On the U of M’s cheer team, more often than not over the past few years, that strong, tiny woman was Elinor Untiedt (B.S. ’25) from Stillwater, Minnesota (above left). Untiedt (pronounced “untied”) got involved in cheer back in elementary school, when she came home with a flyer about a local dance studio’s cheer class stuffed in her backpack. “My mom ended up taking me to the class, Untiedt recalls. “She was like, ‘Oh, boy. I don’t think this is going to work.’”
But it did work: Untiedt quickly realized she loved cheer. A small-boned 4-foot-10, Untiedt was a natural flyer, a cheer team member who is thrown into the air during stunts. “I’ve been a flyer my whole cheer career,” she said. “I’m not a very large person naturally, so I kind of fell into that role. I never had a huge growth spurt, and I’m not good at lifting people up. It made the most sense for me to fly.”
A few years from that first cheer class, Untiedt’s parents were driving her across the Twin Cities to cheerleading gym in Bloomington. “I practiced two nights a week,” she says. “I was on two teams. Four nights a week I’d go in extra for tumbling practice.”

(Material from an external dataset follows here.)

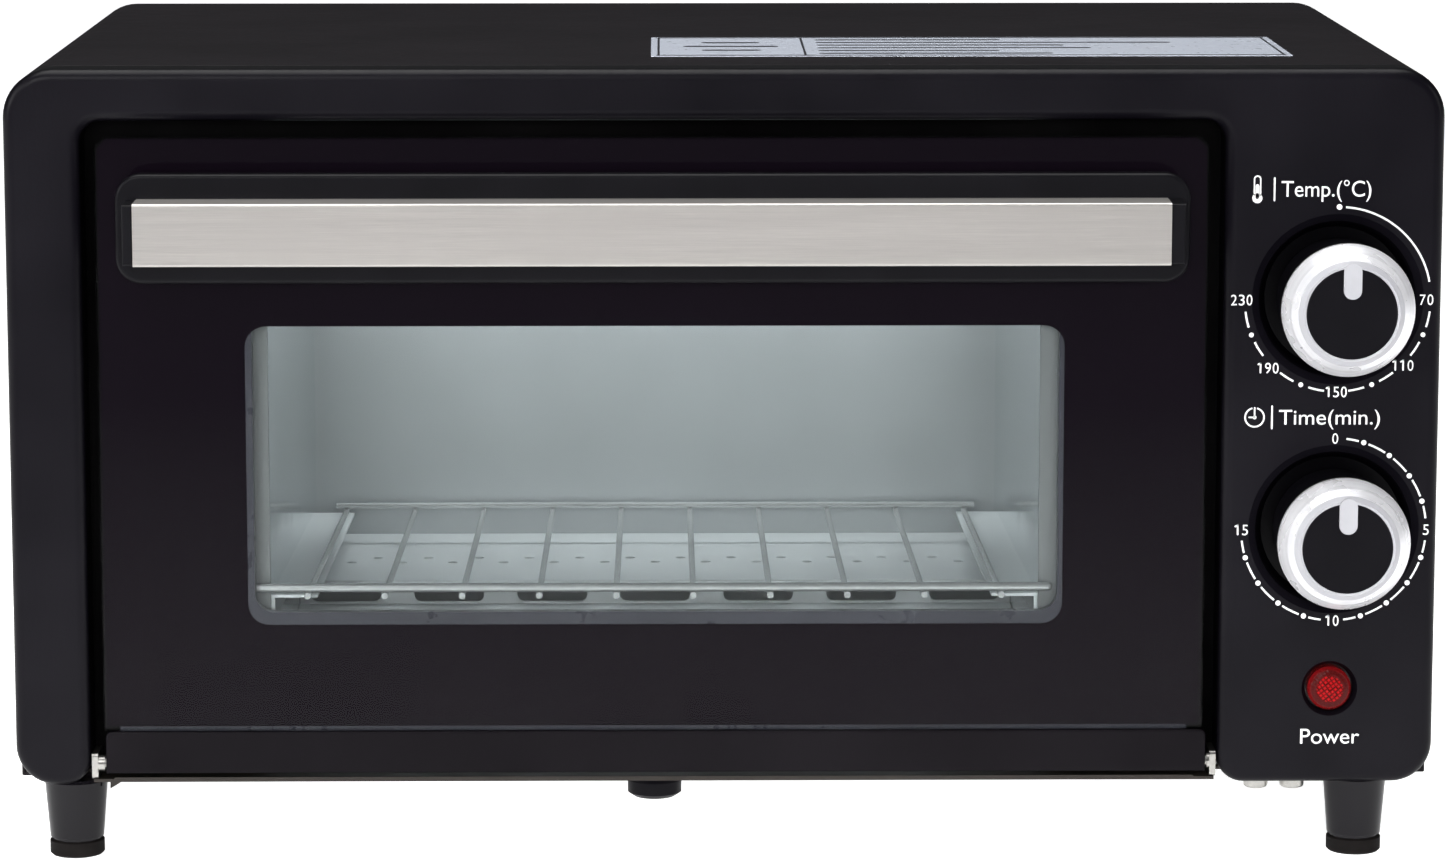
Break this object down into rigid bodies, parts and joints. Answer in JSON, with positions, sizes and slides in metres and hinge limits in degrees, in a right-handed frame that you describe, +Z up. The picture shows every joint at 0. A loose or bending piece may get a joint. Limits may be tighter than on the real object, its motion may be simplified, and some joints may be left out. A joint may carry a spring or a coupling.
{
  "type": "toaster oven",
  "caption": "Compact black toaster oven with a drop-down glass door, bar handle, sliding wire rack, two rotary dials, pilot lamp and hinged crumb tray.",
  "frame": {"origin": "on the table under the middle of the oven, halfway across its width and its depth over the dials and rear screws", "axes": "+X to the user's right, +Y to the back (the door faces -Y), +Z up"},
  "size_m": [0.37, 0.2564, 0.2081],
  "materials": {
    "frame_paint": "fine satin black powder coat",
    "casing_paint": "fine satin black powder coat",
    "rear_paint": "satin black paint",
    "zinc_sheet": "galvanised, faint spangle",
    "cavity_steel": "aluminised, soft sheen",
    "heater_steel": "heat-darkened sheath",
    "ceramic": "unglazed steatite",
    "rack_chrome": "bright nickel-chrome wire",
    "glass": "toughened, black border printed on the rear",
    "pan_steel": "dark grey enamel",
    "rail_paint": "gloss black",
    "handle_plastic": "fine-grained black",
    "brushed_strip": "long horizontal grain",
    "knob_plastic": "gloss black",
    "knob_metal": "satin silver, plated",
    "screw_steel": "zinc plated",
    "switch_plastic": "cream phenolic",
    "bell_steel": "bright plated",
    "lamp_black": "black nylon",
    "lamp_red": "clear red, faceted inside",
    "leg_plastic": "gloss black",
    "pad_rubber": "dull black-grey",
    "label_film": "pale grey-blue film"
  },
  "bodies": {
    "cabinet": {"front_frame": "frame_paint", "outer_casing": "casing_paint", "rear_panel": "rear_paint", "base_plate": "zinc_sheet", "cavity_liner": "cavity_steel", "cavity_back_wall": "cavity_steel", "cavity_front_plate": "rear_paint", "control_side_wall": "zinc_sheet", "control_bracket": "zinc_sheet", "upper_heater": "heater_steel", "lower_heater": "heater_steel", "heater_end_caps": "ceramic", "lower_heater_guard": "cavity_steel", "rack_rail_left": "cavity_steel", "rack_rail_right": "cavity_steel", "thermostat": "switch_plastic", "timer": "switch_plastic", "timer_bell": "bell_steel", "lamp_holder": "lamp_black", "lamp_lens": "lamp_red", "terminal_block": "switch_plastic", "hinge_bracket_left": "screw_steel", "hinge_bracket_right": "screw_steel", "leg_screws": "screw_steel", "rear_screws": "screw_steel", "panel_screws": "screw_steel", "top_label": "label_film", "leg_front_left": "leg_plastic", "foot_pad_front_left": "pad_rubber", "leg_front_right": "leg_plastic", "foot_pad_front_right": "pad_rubber", "leg_rear_left": "leg_plastic", "foot_pad_rear_left": "pad_rubber", "leg_rear_right": "leg_plastic", "foot_pad_rear_right": "pad_rubber"},
    "door": {"door_glass": "glass", "door_inner_frame": "pan_steel", "door_bottom_rail": "rail_paint", "door_hinge_pins": "screw_steel", "handle_moulding": "handle_plastic", "handle_strip": "brushed_strip", "handle_screws": "screw_steel"},
    "rack": {"wire_rack": "rack_chrome"},
    "crumb_tray": {"crumb_tray": "zinc_sheet", "crumb_tray_pin": "screw_steel", "crumb_tray_knob": "knob_plastic"},
    "temperature_dial": {"temperature_knob": "knob_plastic", "temperature_knob_ring": "knob_metal", "temperature_knob_shaft": "screw_steel"},
    "timer_dial": {"timer_knob": "knob_plastic", "timer_knob_ring": "knob_metal", "timer_knob_shaft": "screw_steel"}
  },
  "joints": [
    {"name": "door_hinge", "type": "hinge", "parent": "cabinet", "child": "door", "pos_m": [0, -0.0956, 0.0262], "axis": [1, 0, 0], "range_deg": [0, 83], "stiffness_Nm_per_rad": 0.06, "springref_deg": -74.48},
    {"name": "rack_slide", "type": "slide", "parent": "cabinet", "child": "rack", "axis": [0, -0.9991, 0.0422], "range_m": [0, 0.058]},
    {"name": "temperature_turn", "type": "hinge", "parent": "cabinet", "child": "temperature_dial", "pos_m": [0.158, -0.0992, 0.1484], "axis": [0, 1, 0], "range_deg": [0, 270]},
    {"name": "timer_turn", "type": "hinge", "parent": "cabinet", "child": "timer_dial", "pos_m": [0.158, -0.0992, 0.0882], "axis": [0, 1, 0], "range_deg": [0, 270]},
    {"name": "crumb_tray_drop", "type": "hinge", "parent": "cabinet", "child": "crumb_tray", "pos_m": [-0.018, 0.1054, 0.0194], "axis": [1, 0, 0], "range_deg": [0, 70]}
  ],
  "couplings": [
    {"joint": "rack_slide", "follows": "door_hinge", "m_per_rad": 0.04}
  ]
}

In high school, Untiedt focused more on group stunts, but at the U, Weaver encouraged her to focus on coed and partner-stunt work. She especially enjoyed doing “hand-in-hand” work.

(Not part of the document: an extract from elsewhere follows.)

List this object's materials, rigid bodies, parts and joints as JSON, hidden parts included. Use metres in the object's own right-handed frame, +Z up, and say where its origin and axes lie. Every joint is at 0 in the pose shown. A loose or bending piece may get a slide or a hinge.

While there are many different variations to that work, Untiedt exceled at tricks where she “[did] a handstand in the base’s hands. There’s lot of ways to then flip back to your feet,” including flipping forward or backward.
Untiedt also enjoyed doing pyramid work—especially “two-and-a-halfs” where, she explains, “we have a girl on the ground and one standing on their shoulders,” and then someone threw Untiedt, known as a “tippy” in this maneuver, up on the tippy-top, where she landed in someone’s hands, completing the pyramid.
“There’s a lot of different variations of pyramids, and a lot of cool ways to get up and down and things to do while you are in the air,” she says. “Pyramids are not really common outside of college cheer.” —AS
Amanda Gaines (B.S.B. ’09), dance team coach, is the woman behind this juggernaut. She started dancing at age 3, focusing on ballet and tap. Gaines began competing at age 4 and continued through high school. She chose the U of M for college and was selected for the dance team her first year. In 2003, when Gaines was a sophomore, the team won its first national championship in the jazz category. Since then it’s been one win after another.
After graduation, it only made sense for Gaines to stay on at Minnesota dance—first as an assistant coach, a position she held for eight years. She then took a few years off before returning as head coach in spring 2020. While Gaines puts her heart and soul into her work leading the dance and pom teams, she also has another life outside of the University. Though her team is the winningest in the University’s history, being head coach isn’t a full-time job.
“My real full-time job is at Target’s corporate office,” Gaines says. “I’ve never coached for the money. It has always been for the relationships and the passion—and maybe that’s what makes us so successful.”
That personal commitment to the sport extends to the athletes, Gaines adds: “A lot of our athletes work jobs in addition to being full-time athletes for the University.” But they take their athletic commitment to the team seriously.
Like members of any team, the dance team must put in their time at the gym. “We work with a strength coach two to three times a week,” Gaines says, “then, during the school year, we practice three to four times a week in the evening, depending on what part of the season we’re in. We are elite athletes. It might surprise some people, but to get these two-minute routines pulled together is a lot of work.”
Beyond winning national competitions, dance and pom team members understand that they, like other members of the spirit squad, have an even greater responsibility. “Our goal is always to be strong representatives of the University,” Gaines says. “When we are on the sidelines and at community events, we know we are representing something larger than ourselves.”